I’m now wondering if you even like the word “childcare.”
There are two phrases we struggle with in our work. “Childcare” and “early childhood” When people hear the word “childcare,” they typically think of formal, usually center-based, paid childcare that’s outside the home. They don’t hear a broader concept of caring for children, which families do and did thousands of years ago.
Similarly, the default definition of “early childhood” is a system of set programs. People don't often think about it as a period in human development focused on the flourishing of young children. It’s a period in life, where the foundations for flourishing are laid.
“The systems and services that serve children and families need to be as humane as possible, and right now they’re not.”
What should we call it instead?
Name it! We’re caring for children. And that has a profound dignity and beauty that too often is lost in the more bureaucratic jargon of “programs.”
Talk a little about what caring for children needs to succeed?
Few things make parents feel more vulnerable than handing their children over to a stranger for care. In the formal childcare system, there are deep challenges that erode trust, and they’re the product of things people can’t necessarily control. For example, low wages. There’s constant turnover, so your child could be cared for by someone different all day, every four to five months. I cannot imagine the vulnerability of that for parents with low incomes, who feel they have no choice.
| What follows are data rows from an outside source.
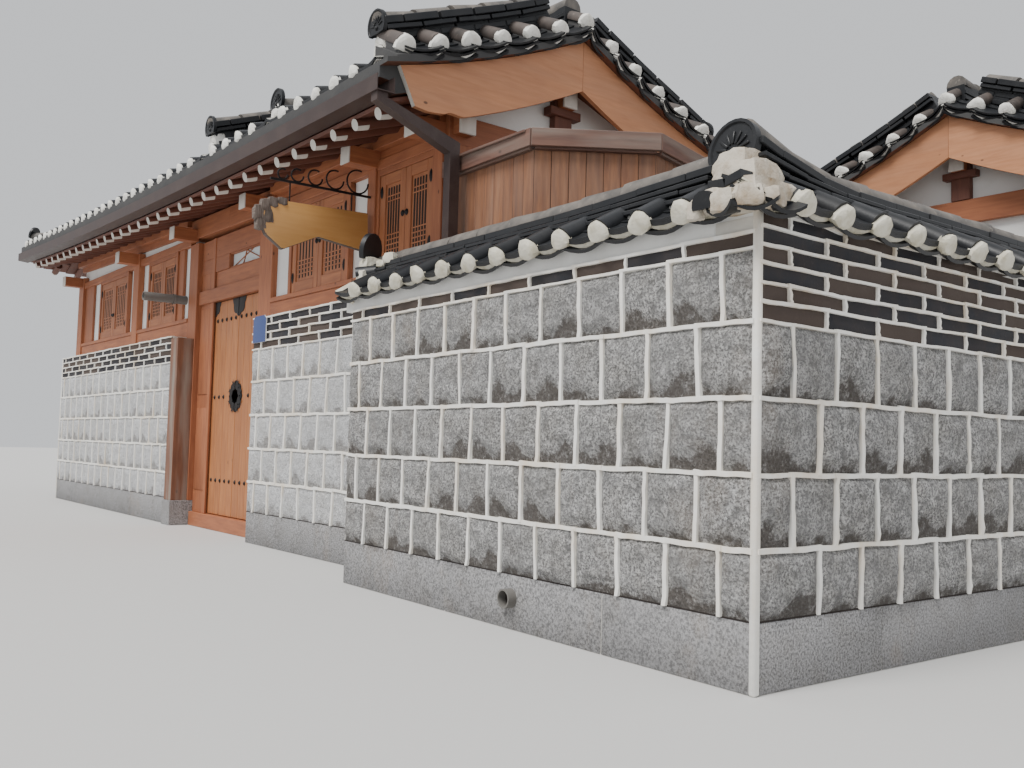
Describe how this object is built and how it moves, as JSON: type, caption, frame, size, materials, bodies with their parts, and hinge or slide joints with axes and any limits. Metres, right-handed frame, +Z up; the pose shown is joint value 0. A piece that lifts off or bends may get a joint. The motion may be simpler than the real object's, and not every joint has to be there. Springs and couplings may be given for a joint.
{
  "type": "hanok house",
  "caption": "Tiled timber courtyard house with a stone base, a two-leaf street gate and a stone yard wall under a tiled coping.",
  "frame": {"origin": "middle of the bounding box at ground level", "axes": "+X to the right along the street front, +Y from the street into the block, +Z up"},
  "size_m": [14.2154, 10.2986, 4.65],
  "materials": {
    "granite": "split-faced granite blocks with raised pale mortar",
    "roof_tile": "fired clay tiles, slightly glossy, weathered",
    "timber": "oiled red-brown pine",
    "pale_boards": "oiled pine boards with knots",
    "gate_wood": "varnished orange-brown planks",
    "plaster": "smooth lime plaster",
    "iron": "black wrought iron",
    "gutter_metal": "dark brown painted sheet",
    "plate_enamel": "blue enamel with a pale rim, blank",
    "bell_plastic": "light grey moulded plastic"
  },
  "bodies": {
    "house": {"yard_wall_front": "granite", "yard_wall_side": "granite", "coping_front": "roof_tile", "coping_side": "roof_tile", "sign_board": "pale_boards", "sign_bracket": "iron", "roof_front": "roof_tile", "ridges_front": "roof_tile", "rafters_front": "timber", "roof_left": "roof_tile", "ridges_left": "roof_tile", "rafters_left": "timber", "roof_back": "roof_tile", "ridges_back": "roof_tile", "rafters_back": "timber", "roof_right": "roof_tile", "ridges_right": "roof_tile", "rafters_right": "timber", "street_wall_right": "granite", "street_wall_left": "granite", "street_frame_right": "timber", "street_frame_left": "timber", "street_shutters_1": "timber", "street_shutters_2": "timber", "street_shutters_3": "timber", "street_shutters_4": "timber", "left_wall": "granite", "back_wall": "granite", "right_wall": "granite", "court_front_right": "timber", "court_front_left": "timber", "court_left": "timber", "court_back": "timber", "court_right": "timber", "floor_right_room": "granite", "floor_rooms": "granite", "passage_wall_right": "plaster", "passage_wall_left": "plaster", "gate_frame": "timber", "near_gable_wall": "plaster", "near_gable_frame": "timber", "near_gable_bargeboards": "pale_boards", "rear_gable_wall": "plaster", "rear_gable_frame": "timber", "rear_gable_bargeboards": "pale_boards", "plank_bay": "pale_boards", "plank_bay_rail": "pale_boards", "street_gutter": "gutter_metal", "rain_pipe": "gutter_metal", "flue_stub": "gutter_metal", "number_plate": "plate_enamel", "door_bell": "bell_plastic"},
    "left_leaf": {"gate_leaf_left": "gate_wood"},
    "right_leaf": {"gate_leaf_right": "gate_wood"}
  },
  "joints": [
    {"name": "left_leaf_hinge", "type": "hinge", "parent": "house", "child": "left_leaf", "pos_m": [-0.7976, -4.11569, 0.15], "axis": [0, 0, 1], "range_deg": [0, 90]},
    {"name": "right_leaf_hinge", "type": "hinge", "parent": "house", "child": "right_leaf", "pos_m": [0.39205, -4.08661, 0.15], "axis": [0, 0, -1], "range_deg": [0, 90]}
  ]
}
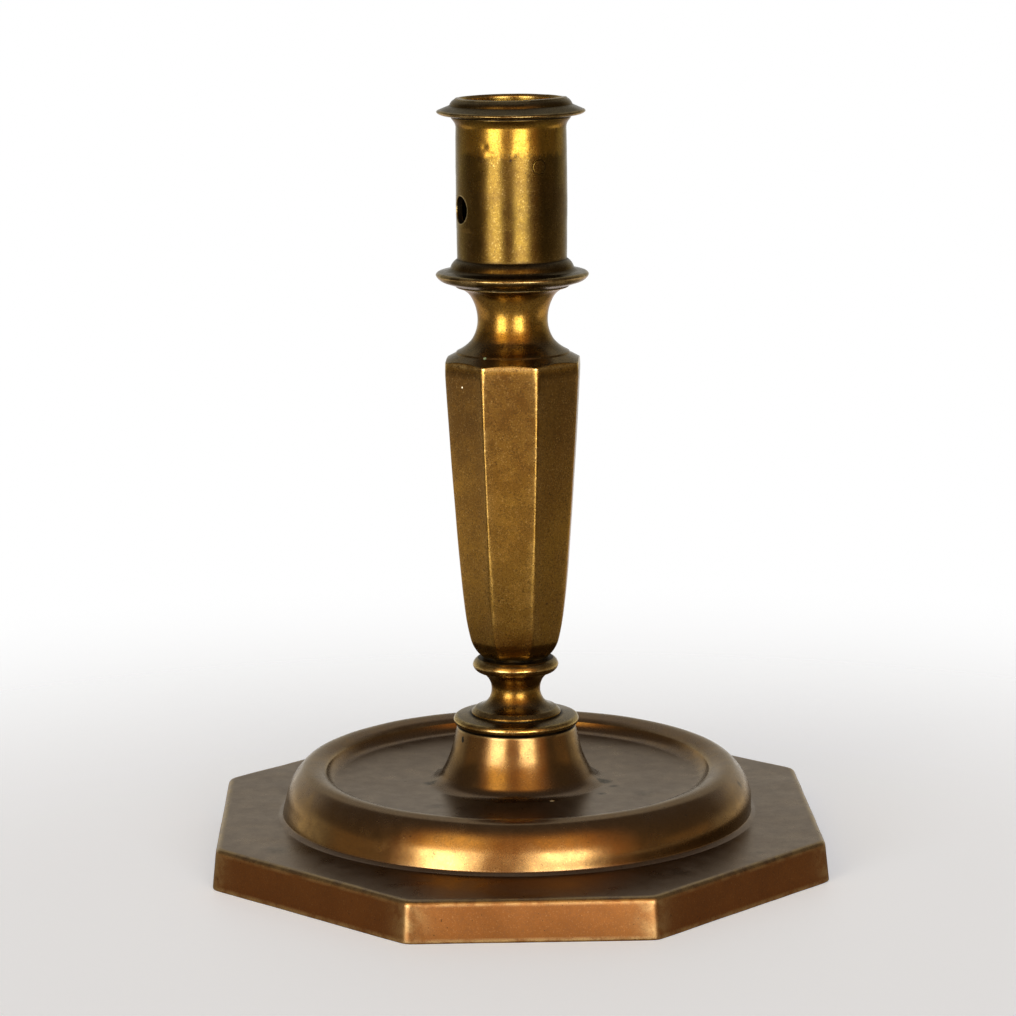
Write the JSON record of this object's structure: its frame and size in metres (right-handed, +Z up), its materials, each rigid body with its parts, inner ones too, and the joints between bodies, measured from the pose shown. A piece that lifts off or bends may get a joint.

All this to say, trust is essential. Because caring for children is incredibly vulnerable. Trust in the carers, and in the programs if you’re choosing formal childcare—it has to be proportionate to the vulnerability you’re experiencing in handing over your little human to another person.
And where does that trust come from?
In the formal childcare system, we solve for that vulnerability through government regulations, quality rating and improvement systems, and various forms of accreditation. Those are all fine. They have their weaknesses. They probably give a measure of trust. But trust is interpersonal. We trust people we know more than we trust institutions we don’t.
So this comes back again to the need to humanize. Which is one of the reasons we’ve been so interested in worker co-ops for childcare businesses. There’s a greater measure of trust when you hand your little human over to someone who owns the business, and has a stake and equity in it, who isn’t just there for a few weeks getting paid poverty wages.
Is there a care model out there where trust is intrinsic to the care being provided?
I do like care circles. They’re fundamentally about reciprocity, which is essential for trust: I give, and I receive. The formal childcare system is a necessity, of course. But care circles, like Carefully, move us in a human direction. And these are contexts where parents can make friends and build trust with other parents in their community, which is lacking in so many ways right now. We’ve done some work on parental loneliness and it is widespread. These places where children can be cared for and parents can build meaningful friendships are urgently needed right now.
Your work focuses on creating big social and cultural shifts with major impact. What needs to change so that more families can access trusted care for children?
We need to humanize the whole experience. This is a country where we have allowed childcare to frankly become very dehumanized, both for parents who feel like they have no other choice because of their economic situation, and also for people in the childcare industry, who make terrible wages doing a very hard job, who are dismissed as babysitters and increasingly work for private equity-backed chains. It’s horribly inhumane. The systems and services that serve children and families need to be as humane as possible, and right now they’re not.